**What to work on**
Using the material below, print the line that contains "Recreate this object", the line that contains "RIM_ROUND = 0.0012", and every line in between, exactly and nothing else.

**Exercise input**
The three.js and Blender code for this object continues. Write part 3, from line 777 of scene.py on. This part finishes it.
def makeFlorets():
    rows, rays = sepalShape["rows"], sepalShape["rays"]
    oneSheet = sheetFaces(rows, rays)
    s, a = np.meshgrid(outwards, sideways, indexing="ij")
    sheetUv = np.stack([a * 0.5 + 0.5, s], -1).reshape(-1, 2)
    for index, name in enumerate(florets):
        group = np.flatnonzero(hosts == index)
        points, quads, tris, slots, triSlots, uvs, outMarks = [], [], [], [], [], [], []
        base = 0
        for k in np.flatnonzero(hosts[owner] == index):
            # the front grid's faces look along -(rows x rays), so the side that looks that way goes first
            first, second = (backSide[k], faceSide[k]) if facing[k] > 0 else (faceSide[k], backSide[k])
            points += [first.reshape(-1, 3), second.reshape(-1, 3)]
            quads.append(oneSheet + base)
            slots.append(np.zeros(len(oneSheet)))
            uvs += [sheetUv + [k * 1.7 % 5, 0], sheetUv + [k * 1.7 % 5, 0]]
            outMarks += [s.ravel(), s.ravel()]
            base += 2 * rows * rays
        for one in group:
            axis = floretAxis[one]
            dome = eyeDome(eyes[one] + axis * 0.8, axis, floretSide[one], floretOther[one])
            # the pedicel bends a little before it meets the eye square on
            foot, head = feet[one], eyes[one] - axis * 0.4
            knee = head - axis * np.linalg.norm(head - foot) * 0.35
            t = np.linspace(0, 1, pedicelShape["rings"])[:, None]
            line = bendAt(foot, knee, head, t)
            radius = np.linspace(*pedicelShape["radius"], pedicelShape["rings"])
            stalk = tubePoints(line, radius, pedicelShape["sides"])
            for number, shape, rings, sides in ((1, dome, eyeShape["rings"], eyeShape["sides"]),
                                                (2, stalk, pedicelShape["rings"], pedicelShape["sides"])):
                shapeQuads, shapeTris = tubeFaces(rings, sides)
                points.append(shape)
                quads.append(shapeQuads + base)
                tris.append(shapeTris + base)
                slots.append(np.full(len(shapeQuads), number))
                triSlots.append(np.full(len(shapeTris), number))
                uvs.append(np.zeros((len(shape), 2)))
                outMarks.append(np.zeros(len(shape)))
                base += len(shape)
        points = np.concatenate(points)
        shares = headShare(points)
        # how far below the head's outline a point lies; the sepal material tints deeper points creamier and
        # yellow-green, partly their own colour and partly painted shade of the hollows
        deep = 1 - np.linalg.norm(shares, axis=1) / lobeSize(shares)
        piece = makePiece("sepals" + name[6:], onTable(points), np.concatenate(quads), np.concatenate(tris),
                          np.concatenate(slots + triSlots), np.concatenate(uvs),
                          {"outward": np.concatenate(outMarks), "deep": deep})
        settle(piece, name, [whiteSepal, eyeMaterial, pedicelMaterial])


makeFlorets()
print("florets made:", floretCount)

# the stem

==

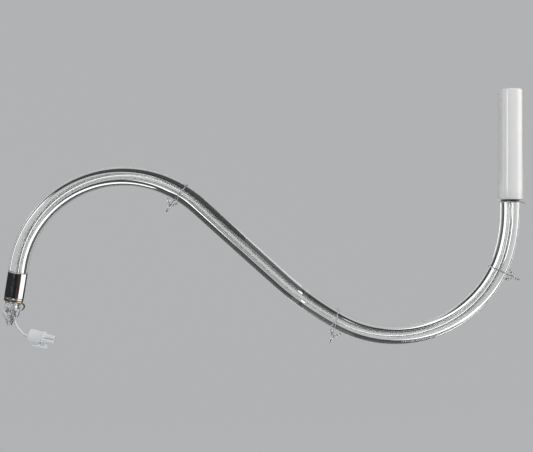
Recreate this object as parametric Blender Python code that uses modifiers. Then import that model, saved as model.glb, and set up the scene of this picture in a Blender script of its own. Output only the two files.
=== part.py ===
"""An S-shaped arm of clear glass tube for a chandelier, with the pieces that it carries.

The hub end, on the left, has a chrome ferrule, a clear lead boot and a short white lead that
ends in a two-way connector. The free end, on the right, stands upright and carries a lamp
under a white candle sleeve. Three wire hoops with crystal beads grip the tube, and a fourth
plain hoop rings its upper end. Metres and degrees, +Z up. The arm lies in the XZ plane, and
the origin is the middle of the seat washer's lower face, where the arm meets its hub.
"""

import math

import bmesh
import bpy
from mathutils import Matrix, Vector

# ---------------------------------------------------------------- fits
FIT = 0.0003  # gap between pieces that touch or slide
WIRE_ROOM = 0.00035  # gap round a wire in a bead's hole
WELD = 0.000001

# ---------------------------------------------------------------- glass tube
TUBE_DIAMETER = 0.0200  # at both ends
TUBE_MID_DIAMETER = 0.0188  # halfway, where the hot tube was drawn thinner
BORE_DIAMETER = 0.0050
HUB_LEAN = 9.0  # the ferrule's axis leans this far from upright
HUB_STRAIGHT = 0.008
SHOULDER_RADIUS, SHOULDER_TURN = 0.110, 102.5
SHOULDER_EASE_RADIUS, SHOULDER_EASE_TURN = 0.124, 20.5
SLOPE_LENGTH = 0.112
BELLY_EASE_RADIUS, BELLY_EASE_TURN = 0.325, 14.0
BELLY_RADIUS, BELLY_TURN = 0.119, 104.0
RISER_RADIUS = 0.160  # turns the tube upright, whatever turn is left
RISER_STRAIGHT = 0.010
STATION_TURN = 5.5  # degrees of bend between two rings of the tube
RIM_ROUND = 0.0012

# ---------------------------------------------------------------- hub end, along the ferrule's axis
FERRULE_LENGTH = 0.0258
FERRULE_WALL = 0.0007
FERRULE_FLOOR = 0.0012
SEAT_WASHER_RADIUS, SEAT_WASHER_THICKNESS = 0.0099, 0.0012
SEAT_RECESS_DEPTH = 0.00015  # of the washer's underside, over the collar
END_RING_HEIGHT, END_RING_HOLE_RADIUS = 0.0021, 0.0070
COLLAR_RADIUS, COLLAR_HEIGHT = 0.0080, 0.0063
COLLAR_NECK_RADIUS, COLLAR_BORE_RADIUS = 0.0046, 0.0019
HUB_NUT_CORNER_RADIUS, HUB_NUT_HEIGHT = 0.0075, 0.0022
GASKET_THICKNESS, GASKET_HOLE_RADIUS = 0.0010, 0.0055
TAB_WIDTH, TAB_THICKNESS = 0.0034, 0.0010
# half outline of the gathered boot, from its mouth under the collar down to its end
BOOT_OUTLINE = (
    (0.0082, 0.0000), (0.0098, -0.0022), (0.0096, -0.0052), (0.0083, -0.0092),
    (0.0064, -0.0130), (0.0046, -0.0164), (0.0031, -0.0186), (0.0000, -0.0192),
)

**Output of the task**
Recreate this object as parametric Blender Python code that uses modifiers. Then import that model, saved as model.glb, and set up the scene of this picture in a Blender script of its own. Output only the two files.
=== part.py ===
"""An S-shaped arm of clear glass tube for a chandelier, with the pieces that it carries.

The hub end, on the left, has a chrome ferrule, a clear lead boot and a short white lead that
ends in a two-way connector. The free end, on the right, stands upright and carries a lamp
under a white candle sleeve. Three wire hoops with crystal beads grip the tube, and a fourth
plain hoop rings its upper end. Metres and degrees, +Z up. The arm lies in the XZ plane, and
the origin is the middle of the seat washer's lower face, where the arm meets its hub.
"""

import math

import bmesh
import bpy
from mathutils import Matrix, Vector

# ---------------------------------------------------------------- fits
FIT = 0.0003  # gap between pieces that touch or slide
WIRE_ROOM = 0.00035  # gap round a wire in a bead's hole
WELD = 0.000001

# ---------------------------------------------------------------- glass tube
TUBE_DIAMETER = 0.0200  # at both ends
TUBE_MID_DIAMETER = 0.0188  # halfway, where the hot tube was drawn thinner
BORE_DIAMETER = 0.0050
HUB_LEAN = 9.0  # the ferrule's axis leans this far from upright
HUB_STRAIGHT = 0.008
SHOULDER_RADIUS, SHOULDER_TURN = 0.110, 102.5
SHOULDER_EASE_RADIUS, SHOULDER_EASE_TURN = 0.124, 20.5
SLOPE_LENGTH = 0.112
BELLY_EASE_RADIUS, BELLY_EASE_TURN = 0.325, 14.0
BELLY_RADIUS, BELLY_TURN = 0.119, 104.0
RISER_RADIUS = 0.160  # turns the tube upright, whatever turn is left
RISER_STRAIGHT = 0.010
STATION_TURN = 5.5  # degrees of bend between two rings of the tube
RIM_ROUND = 0.0012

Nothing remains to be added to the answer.